A remembrance of growing up Jewish in Arizona in the 1970s.
Pressman’s previous memoir, Looking Up: A Memoir of Sisters, Survivors, and Skokie (2011), was about growing up as one of seven daughters of Holocaust survivors in Skokie, Illinois. This new work delves into the culture shock her family experienced in 1973, when they moved from Skokie, which had a large Jewish community, to Scottsdale, Arizona, which did not. As the title implies, it’s also about the author’s ’70s era “wild child” teenage years, which included experimentation with sex, drugs, and shoplifting before she “straightened up” and headed to college. The most compelling parts of this remembrance are Pressman’s memories—good and bad—of her “philandering, yelling, distant, stingy” father, an entrepreneur who was “completely uninvolved in the life of the family.” Over the course of this book, Pressman also complicates a conventional narrative of American Jewish postwar upward mobility, noting how Holocaust survivors’ ideas of success were more modest than those of other Americans’ and how her parents’ scars never fully healed even as they forged ahead.
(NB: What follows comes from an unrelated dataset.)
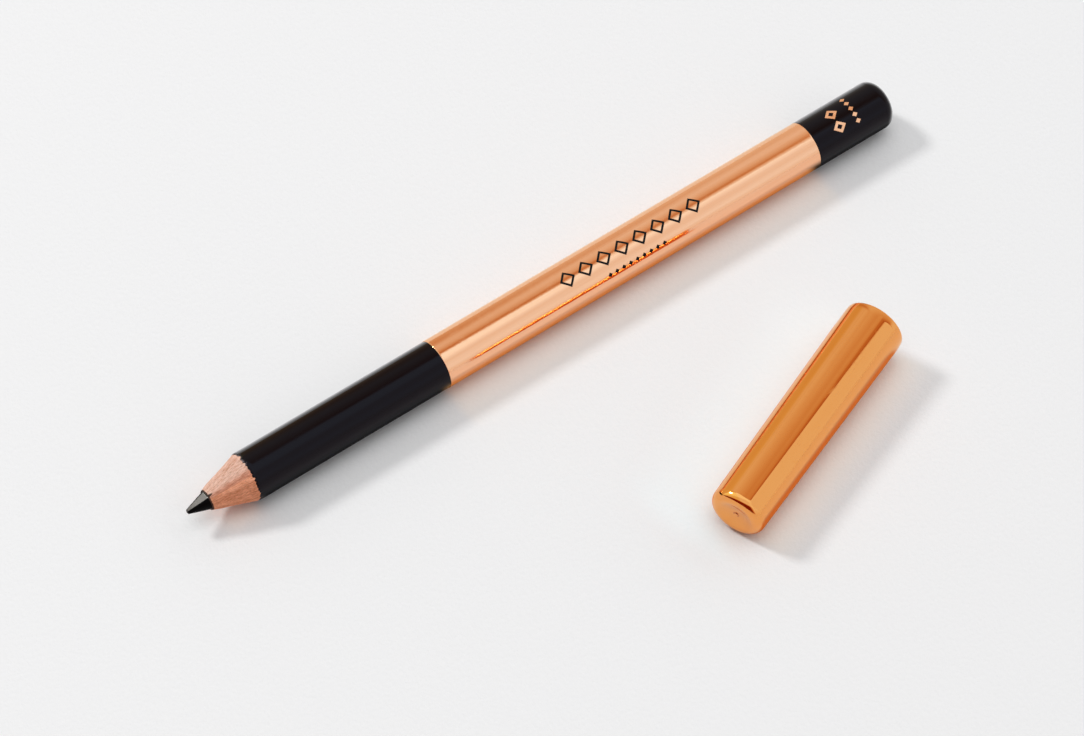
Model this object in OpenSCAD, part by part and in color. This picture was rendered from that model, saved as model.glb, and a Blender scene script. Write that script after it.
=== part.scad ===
// Wooden eyeliner pencil, sharpened, lying on its barrel with its cap taken off beside it.
// The blank is a pigment core between two glued wood slats under a lacquer coat. It is trimmed round
// at the rear and sharpened at the front, so core, slats and lacquer share those two cuts.
// A foil band is wrapped round the middle and the rear end is dipped.
// Millimetres. The pencil points to -X, and the ground is z = 0.

/* [Barrel] */
// Diameter over the foil band and the dipped end
barrel_d = 7.8; // [6.5:0.1:11]
// Thickness of the foil band and of the dip beside it
foil_t = 0.05; // [0.03:0.01:0.12]
// Thickness of the lacquer coat on the wood
lacquer_t = 0.1; // [0.06:0.01:0.25]
// Diameter of the pigment core
core_d = 3; // [1.8:0.1:4.5]
// Turn of the glue plane between the slats, from upright towards the front
glue_turn = 33; // [0:1:90]

/* [Lengths along the pencil] */
// From the point to the front edge of the foil band
foil_start = 43.3; // [25:0.1:60]
// Length of the foil band
foil_len = 68.4; // [30:0.1:110]
// Length of the dipped end, from the foil to the crown
dip_len = 15.1; // [6:0.1:30]

/* [Point] */
// Included angle of the sharpened cone
sharpen_angle = 38; // [20:1:50]
// Diameter of the small flat worn on the point
point_d = 0.7; // [0.2:0.1:1.4]

/* [Rear end] */
// Radius of the rounded shoulder
shoulder_r = 1.8; // [1:0.1:2.4]
// Radius of the crowned end face
crown_r = 9; // [6:0.5:20]
// Thickness of the dip over the trimmed end
dip_end_t = 0.35; // [0.2:0.05:0.6]

/* [Cap] */
// Overall length of the cap
cap_len = 39.3; // [30:0.1:60]
// Wall of the cap
cap_wall = 0.7; // [0.5:0.05:1.2]
// Draft of the outside, from the mouth to the closed end
cap_draft = 0.72; // [0.2:0.02:1.2]
// Radius of the edge round the closed end
cap_edge_r = 1.3; // [0.5:0.1:2]
// Thickness of the closed end, from the rim of its recess to the cavity
cap_end_t = 1.4; // [1:0.1:2.5]
// Diameter of the dished recess in the closed end
recess_d = 5.5; // [3:0.1:6.2]
// Depth of the recess in the middle
recess_depth = 0.45; // [0.25:0.05:0.6]
// Depth of the sharp step round the recess
recess_step = 0.1; // [0.05:0.01:0.2]
// Diameter of the gate mark in the recess
gate_d = 0.8; // [0.4:0.1:1.6]
// Height of the gate mark
gate_h = 0.15; // [0.05:0.05:0.3]

/* [Cap grip] */
// Play between the plain mouth land and the barrel, on the radius
land_play = 0.2; // [0.1:0.05:0.4]
// Depth of the plain mouth land
land_len = 5; // [3:0.5:8]
// Play between the barrel and the wall at the deepest point that the barrel reaches, on the radius
wall_play = 0.06; // [0.03:0.01:0.1]
// Bite of the ribs into the barrel, on the radius
rib_bite = 0.02; // [0:0.01:0.05]
// Number of grip ribs
rib_count = 6; // [3:1:8]
// Width of a grip rib
rib_w = 0.6; // [0.4:0.1:1]
// Length of a grip rib
rib_len = 16; // [8:0.5:20]
// Room left between the point and the closed end when the cap is on
point_room = 1.5; // [0.5:0.1:4]

/* [Cap on the table] */
// Distance of the closed end behind the point of the pencil, along the pencil
cap_back = 62.2; // [20:0.1:90]
// Distance of the closed end from the axis of the pencil
cap_aside = 46.7; // [30:0.1:80]
// Turn of the cap against the pencil
cap_turn = 20.9; // [0:0.1:40]

/* [Hidden] */
$fn = 96;

// Barrel radii from the outside in
barrel_r = barrel_d / 2;
coat_r = barrel_r - foil_t;
wood_r = coat_r - lacquer_t;
core_r = core_d / 2;
// Lengths from the point
foil_end = foil_start + foil_len;
pencil_len = foil_end + dip_len;
// The sharpened cone
point_r = point_d / 2;
cone_slope = tan(sharpen_angle / 2);
cone_len = (coat_r - point_r) / cone_slope;

// Cap radii. The lip is a full round, and the outside is drafted from its shoulder to the closed end.
land_r = barrel_r + land_play;
mouth_r = land_r + cap_wall;
lip_r = cap_wall / 2;
draft_slope = tan(cap_draft);
edge_centre_r = cap_outer_r(cap_edge_r) - cap_edge_r / cos(cap_draft);
// Cavity of the cap, in heights above the closed end. The barrel stops where its cone begins.
barrel_stop = cap_end_t + point_room + cone_len;
stop_r = barrel_r + wall_play;
floor_r = cap_outer_r(cap_end_t) - cap_wall;
land_start = cap_len - land_len;
rib_top = land_start - 1;
rib_r = barrel_r - rib_bite;
// Dish inside the recess step, as a sphere
dish_half = (recess_d - recess_step) / 2;
dish_sag = recess_depth - recess_step;
dish_r = (dish_half * dish_half + dish_sag * dish_sag) / (2 * dish_sag);

// Middle of the box round the pencil and the cap, which is the origin
cap_sweep = sin(cap_turn) * cos(cap_draft);
cap_side = -cap_aside + cap_edge_r * (cap_sweep - 1) - edge_centre_r * sqrt(1 - cap_sweep * cap_sweep);
middle_x = pencil_len / 2;
middle_y = (barrel_r + cap_side) / 2;

// Outside radius of the cap at height h above its closed end
function cap_outer_r(h) = mouth_r - draft_slope * (cap_len - lip_r - h);

// Half section of a round bar: radius r, end at height l, shoulder radius s, end face of radius c
module bar_section(r, l, s, c) {
    crown_z = l - c;
    shoulder_z = crown_z + sqrt(pow(c - s, 2) - pow(r - s, 2));
    square([r, shoulder_z]);
    translate([r - s, shoulder_z]) intersection() {
        circle(s);
        translate([s - r, -s]) square([r, 2 * s]);
    }
    // Sector of the crown between the axis and the point where it meets the shoulder
    reach = 2 * c / (shoulder_z - crown_z);
    intersection() {
        translate([0, crown_z]) circle(c);
        polygon([[0, crown_z], [(r - s) * reach, crown_z + 2 * c], [0, crown_z + 2 * c]]);
    }
}

// Lays what is drawn along +Z on the ground, pointing to -X, at the pencil's place
module lay_pencil() {
    translate([-middle_x, -middle_y, barrel_r]) rotate([0, 90, 0]) children();
}

// The blank as trimmed round at the rear and sharpened at the front
module sharpened_blank() {
    intersection() {
        rotate_extrude() bar_section(coat_r, pencil_len - dip_end_t, shoulder_r - dip_end_t, crown_r - dip_end_t);
        cylinder(h = pencil_len, r1 = point_r, r2 = point_r + pencil_len * cone_slope);
    }
}

module slat() {
    difference() {
        intersection() {
            sharpened_blank();
            cylinder(h = pencil_len, r = wood_r);
            translate([-barrel_r, 0, 0]) cube([barrel_d, barrel_r, pencil_len]);
        }
        translate([0, 0, -1]) cylinder(h = pencil_len + 2, r = core_r);
    }
}

module core() {
    color("#1b1b1d") lay_pencil() intersection() {
        sharpened_blank();
        cylinder(h = pencil_len, r = core_r);
    }
}

module slat_front() {
    color("#d9a184") lay_pencil() rotate([0, 0, 180 + glue_turn]) slat();
}

module slat_back() {
    color("#e0ac92") lay_pencil() rotate([0, 0, glue_turn]) slat();
}

module lacquer_coat() {
    color("#18181a") lay_pencil() difference() {
        sharpened_blank();
        translate([0, 0, -1]) cylinder(h = pencil_len + 2, r = wood_r);
    }
}

module foil_band() {
    color("#e0a27c") lay_pencil() translate([0, 0, foil_start]) difference() {
        cylinder(h = foil_len, r = barrel_r);
        translate([0, 0, -1]) cylinder(h = foil_len + 2, r = coat_r);
    }
}

module end_dip() {
    color("#161618") lay_pencil() difference() {
        rotate_extrude() bar_section(barrel_r, pencil_len, shoulder_r, crown_r);
        translate([0, 0, -1]) cylinder(h = foil_end + 1, r = barrel_d);
        rotate_extrude() bar_section(coat_r, pencil_len - dip_end_t, shoulder_r - dip_end_t, crown_r - dip_end_t);
    }
}

// Half section of the cap, closed end at height 0
module cap_section() {
    difference() {
        union() {
            polygon([
                [0, 0],
                [edge_centre_r, 0],
                [edge_centre_r + cap_edge_r * cos(cap_draft), cap_edge_r - cap_edge_r * sin(cap_draft)],
                [mouth_r, cap_len - lip_r],
                [0, cap_len - lip_r]
            ]);
            translate([edge_centre_r, cap_edge_r]) circle(cap_edge_r);
        }
        // Cavity: plain land, then tapering to where the barrel stops, then round the sharpened cone
        polygon([
            [0, cap_end_t],
            [floor_r, cap_end_t],
            [stop_r, barrel_stop],
            [land_r, land_start],
            [land_r, cap_len],
            [0, cap_len]
        ]);
        // Recess: a low sloping step, then a dish
        polygon([
            [0, -1],
            [recess_d / 2, -1],
            [recess_d / 2, 0],
            [dish_half, recess_step],
            [0, recess_step]
        ]);
        intersection() {
            translate([0, recess_depth - dish_r]) circle(dish_r);
            square([dish_half, recess_depth]);
        }
    }
    translate([land_r + lip_r, cap_len - lip_r]) circle(lip_r);
}

// Grip rib rising out of the wall behind the mouth land, with a slope where the barrel meets it
module grip_rib() {
    foot_r = land_r + cap_wall / 4;
    rise = foot_r - rib_r;
    rotate([90, 0, 0]) translate([0, 0, -rib_w / 2]) linear_extrude(rib_w) polygon([
        [foot_r, rib_top - rib_len],
        [rib_r, rib_top - rib_len],
        [rib_r, rib_top - 2 * rise],
        [foot_r, rib_top]
    ]);
}

module cap() {
    color("#d9883f")
    translate([cap_back - middle_x, -cap_aside - middle_y, 0]) rotate([0, 0, cap_turn])
    translate([0, 0, cap_outer_r(0) * cos(cap_draft)]) rotate([0, 90 - cap_draft, 0]) {
        rotate_extrude() cap_section();
        for (i = [0 : rib_count - 1]) rotate([0, 0, i * 360 / rib_count]) grip_rib();
        translate([0, 0, recess_depth - gate_h]) cylinder(h = gate_h + 0.1, d1 = gate_d * 0.8, d2 = gate_d);
    }
}

core();
slat_front();
slat_back();
lacquer_coat();
foil_band();
end_dip();
cap();
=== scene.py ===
import math

import bmesh
import bpy
import numpy as np
from mathutils import Euler, Matrix, Vector


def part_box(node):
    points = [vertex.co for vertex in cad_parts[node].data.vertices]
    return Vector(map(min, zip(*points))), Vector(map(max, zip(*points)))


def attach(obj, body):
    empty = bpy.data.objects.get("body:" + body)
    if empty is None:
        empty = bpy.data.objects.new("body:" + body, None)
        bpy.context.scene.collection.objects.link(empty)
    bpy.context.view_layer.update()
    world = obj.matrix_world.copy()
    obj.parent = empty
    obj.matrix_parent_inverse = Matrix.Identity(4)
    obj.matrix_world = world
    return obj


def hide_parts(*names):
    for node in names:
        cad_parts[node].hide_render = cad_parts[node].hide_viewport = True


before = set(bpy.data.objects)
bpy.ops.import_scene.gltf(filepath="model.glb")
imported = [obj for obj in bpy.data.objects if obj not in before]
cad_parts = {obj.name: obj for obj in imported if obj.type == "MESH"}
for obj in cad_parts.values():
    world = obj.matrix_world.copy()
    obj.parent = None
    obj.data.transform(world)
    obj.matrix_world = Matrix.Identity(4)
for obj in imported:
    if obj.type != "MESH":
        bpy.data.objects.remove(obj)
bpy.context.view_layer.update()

scene = bpy.context.scene
toMetres, toMillimetres = 0.001, 1000

foilLow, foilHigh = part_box("foil_band")
coreLow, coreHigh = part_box("core")
lacquerLow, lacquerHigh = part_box("lacquer_coat")
dipLow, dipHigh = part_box("end_dip")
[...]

The book is somewhat slow-paced at first, but it picks up speed after a dramatic, unexpected family tragedy; the author’s account of this event includes the painful admission that she was out shoplifting at the local mall when it occurred, waiting for a ride home that didn’t come. From there, she effectively describes her mother’s transformation from homemaker to diet-beverage salesperson to successful real estate agent; she also notes that her mom stayed with a bad boyfriend: “Apparently, with the pressure on, she must pick someone,” Pressman observes. “It’s the seventies and no one’s allowed to be happy alone.” The book’s climax is a transformative visit back to Skokie, which delves into the meaning of home.
A highly readable, sometimes-insightful coming-of-age memoir.